Seriously. Which explains Ten West’s easy kinship with Cody Rivers. “They came up to us and said, ‘We thought we were the only people doing this kind of stuff,’” Monastero recalls of the two duos’ first meeting. “Then they told us about this guy in Sacramento who’s putting on these shows.”
“It should be stated clearly,” says Connor, “that for sketch groups to get to go to another city and have great audiences and get paid really well and have a show produced like that is still regrettably rare in this country.”
“Fuck, I’m awesome,” says Jensen. “Of course, I’m always in the show myself, somehow. Yeah, I’m that guy.”
This weekend, Jensen will open for Ten West with his own One Man Sketch Comedy Show in a Box, a “fast-paced combining of Catskills-inspired standup, sketch comedy and the dastardly influences of The Gong Show, The Muppet Show and California’s pathetic public-school system.”
At the Geery in August, Jensen will debut the Coexist? Comedy Tour. Its tagline: “Five comedians. Five sets of beliefs. One hilarious show.” A sample, from local self-described Indian comedian Tapan Trivedi (Hindu): “Religion is like a big cock: It’s a great thing to have, but you can’t just go shoving it down people’s throats all the time.” It’s even funnier in his voice because he’s, you know, Indian.
These and other laff-riots, or presumptions thereof, will lay the groundwork for Sacramento All Sketch, a festival Jensen and fellow ICBINC performer Sid Garcia Heberger have planned for next February.
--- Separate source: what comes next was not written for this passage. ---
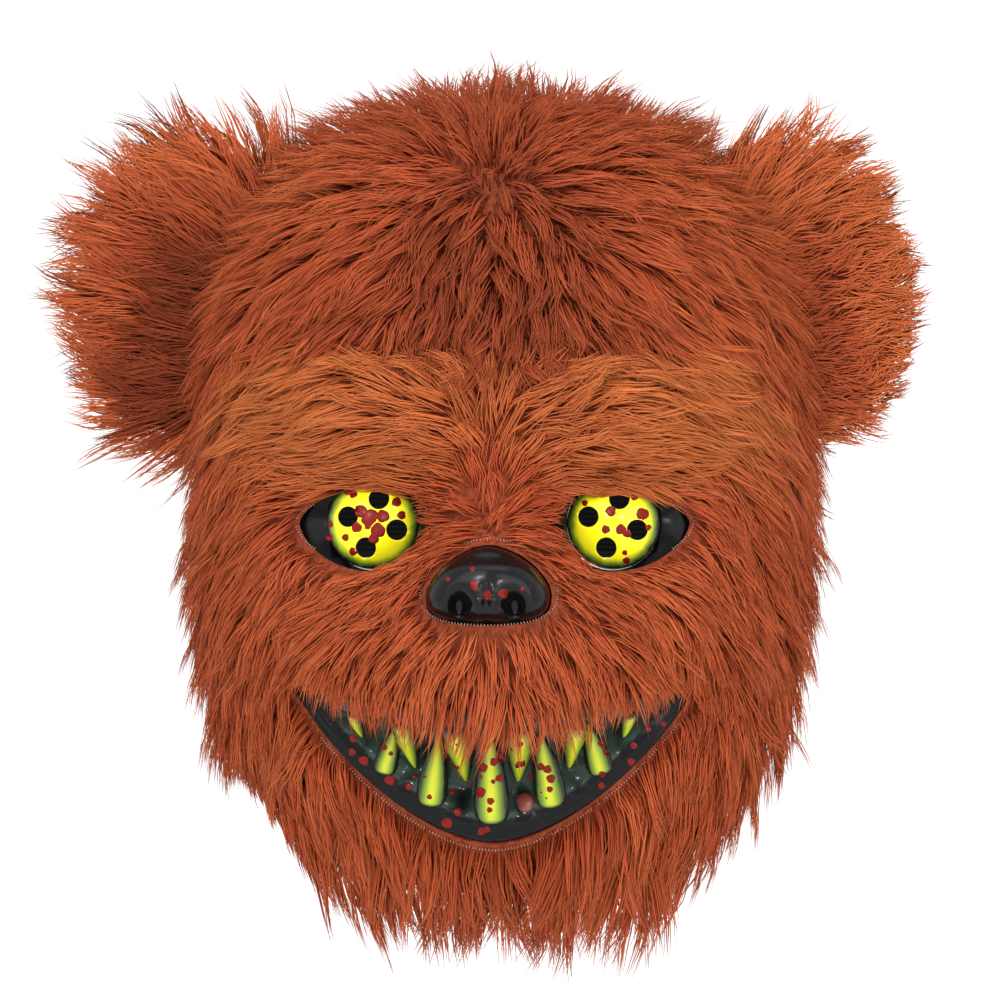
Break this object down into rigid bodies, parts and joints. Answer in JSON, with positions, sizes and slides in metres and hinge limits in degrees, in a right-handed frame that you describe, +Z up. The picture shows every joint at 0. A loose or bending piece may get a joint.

The time, and the place—where standup, improv and sketch have safely and wildly combined into category-shunning DIY combinations thereof—couldn’t seem more right.
“Live theater is an exchange,” says Ten West’s Monastero. “You’re openly receptive to what you see on stage. You walk out with a piece of what you’ve experienced.”
Jensen does, anyway, usually intending to incubate it within the laboratory that is his city. “In September I’m going up to Seattle to see if I can recruit some people because it’s my favorite sketch fest,” he says. “Except for ours, which doesn’t exist yet. Oh, but it will. It will.”